Watch Jeremy wearing "bigger glasses" to get smarter, playing Fruit Ninja to improve his dexterity, and knocking over another student to get a library book. If you still don't understand satire, then watch Jeremy get bonked on the head because he's reading math flashcards while he practices jumpers.

A side benefit is that you'll see that Asian Americans aren't so inscrutable at all. We've got a sense of irony that has helped us stay sane amid the many forms of racism we've endured from the Congressional ban on immigration from Asia to the mass internment of Japanese Americans.

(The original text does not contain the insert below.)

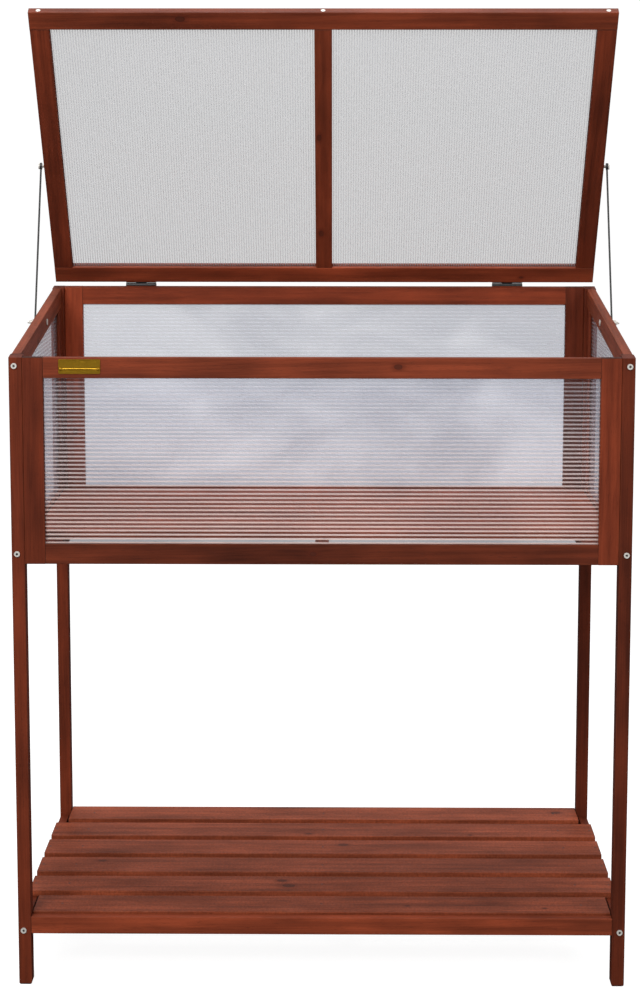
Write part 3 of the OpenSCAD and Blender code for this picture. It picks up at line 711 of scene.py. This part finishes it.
def floor_object():
    """A wide pale floor with a faint plaster grain, with painted shade where a clear sheet is in front of
    it.
    """
    g = new_material("studio_floor")
    place = g.add("ShaderNodeTexCoord").outputs["Object"]
    mottle = g.noise(place, 3.0, 4.0)
    path = g.add("ShaderNodeLightPath").outputs
    unseen = g.mix(path["Is Glossy Ray"], grey(0.38), grey(0.10))
    tint = g.mix(path["Is Camera Ray"], unseen, g.mix(mottle, grey(0.28), grey(0.32)))
    plaster = {
        "Base Color": tint,
        "Roughness": 0.9,
        "Specular IOR Level": 0.1,
        "Emission Color": grey(1.0),
        "Emission Strength": g.math("MULTIPLY", path["Is Camera Ray"], FLOOR_WHITE),
    }
    bare = g.add("ShaderNodeBsdfPrincipled", plaster).outputs[0]
    # Painted shade on the floor seen through a sheet, lightening with distance behind the object
    shades = (PAINTED_FLOOR_SHADE, BEHIND_SHEETS)
    shade = g.remap(g.split(place)[1], *FLOOR_FADE, *shades, smooth=True)
    behind = g.add("ShaderNodeEmission", {"Color": grey(1.0), "Strength": shade}).outputs[0]
    through = g.math("MULTIPLY", seen_through_sheet(g, path), path["Is Camera Ray"])
    material = g.finish(g.mix_shaders(through, bare, behind))
    bm = bmesh.new()
    bmesh.ops.create_circle(bm, cap_ends=True, radius=FLOOR_RADIUS, segments=64)
    add_object("studio_floor", bm, material)


def softbox(name, spot, size, power):
    light = bpy.data.lights.new(name, "AREA")
    light.shape = "SQUARE"
    light.size = size
    light.energy = power
    obj = bpy.data.objects.new(name, light)
    obj.location = spot
    obj.rotation_euler = (Vector(LIT_POINT) - Vector(spot)).to_track_quat("-Z", "Y").to_euler()
    obj.visible_camera = False
    bpy.context.scene.collection.objects.link(obj)


def studio_world():
    """The camera sees plain white; the object gets soft light, stronger from behind than in front."""
    g = Graph(bpy.data.worlds.new("studio"))
    depth = g.split(g.add("ShaderNodeTexCoord").outputs["Generated"])[1]
    soft = g.remap(depth, -0.5, 0.9, SKY_FRONT, SKY_BACK)
    path = g.add("ShaderNodeLightPath").outputs
    seen = g.math("MULTIPLY_ADD", seen_through_sheet(g, path), BEHIND_SHEETS - BARE_WHITE, BARE_WHITE)
    strength = g.math("MULTIPLY_ADD", path["Is Camera Ray"], g.math("SUBTRACT", seen, soft), soft)
    white = {"Color": grey(1.0), "Strength": strength}
    bpy.context.scene.world = g.finish(g.add("ShaderNodeBackground", white).outputs[0])


floor_object()
softbox("key", (-1.6, -3.6, 3.6), 2.0, 190.0)
softbox("fill", (2.6, -3.4, 2.6), 2.2, 70.0)
softbox("top", (0.0, 1.2, 4.2), 2.6, 90.0)
studio_world()

# ---------------------------------------------------------------- camera

# Camera in the object's frame: in front, a little above the open rim, turned down to the shelf
CAMERA_SPOT = (0.0234, -3.2994, 1.2810)
CAMERA_YAW = math.radians(-0.485)
CAMERA_DOWN = math.radians(7.242)
CAMERA_ROLL = math.radians(0.033)
CAMERA_LENS = 76.9
CAMERA_SHIFT = -0.1096


def add_camera():
    data = bpy.data.cameras.new("camera")
    data.sensor_width = 36.0
    data.lens = CAMERA_LENS
    data.shift_y = CAMERA_SHIFT
    camera = bpy.data.objects.new("camera", data)
    level = Vector((math.sin(CAMERA_YAW), math.cos(CAMERA_YAW), 0.0))
    forward = math.cos(CAMERA_DOWN) * level - math.sin(CAMERA_DOWN) * Vector((0, 0, 1))
    right = forward.cross(Vector((0, 0, 1))).normalized()
    up = right.cross(forward)
    c, s = math.cos(CAMERA_ROLL), math.sin(CAMERA_ROLL)
    columns = (c * right + s * up, c * up - s * right, -forward)
    turn = Matrix(columns).transposed().to_4x4()
    camera.matrix_world = Matrix.Translation(CAMERA_SPOT) @ turn
    bpy.context.scene.collection.objects.link(camera)
    bpy.context.scene.camera = camera


add_camera()
bpy.context.scene.view_settings.view_transform = "Standard"
# Enough for a ray along the ribs of a sheet
bpy.context.scene.cycles.transparent_max_bounces = 64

But we've never had a chance to revel in the glory of an Asian American rising above all the slights and stereotypes he and the rest of us have faced to become a true superstar -- one that we can embrace with total sincerity alongside millions of Americans of every race, color, and creed doing likewise.

That's why we need this America. And in an era in which we are all anxious about economic and social crises but looking to discover the true value of diversity and global interconnectedness, you need this just as much as we do.

Thank you in advance.

This post was updated from a previous version.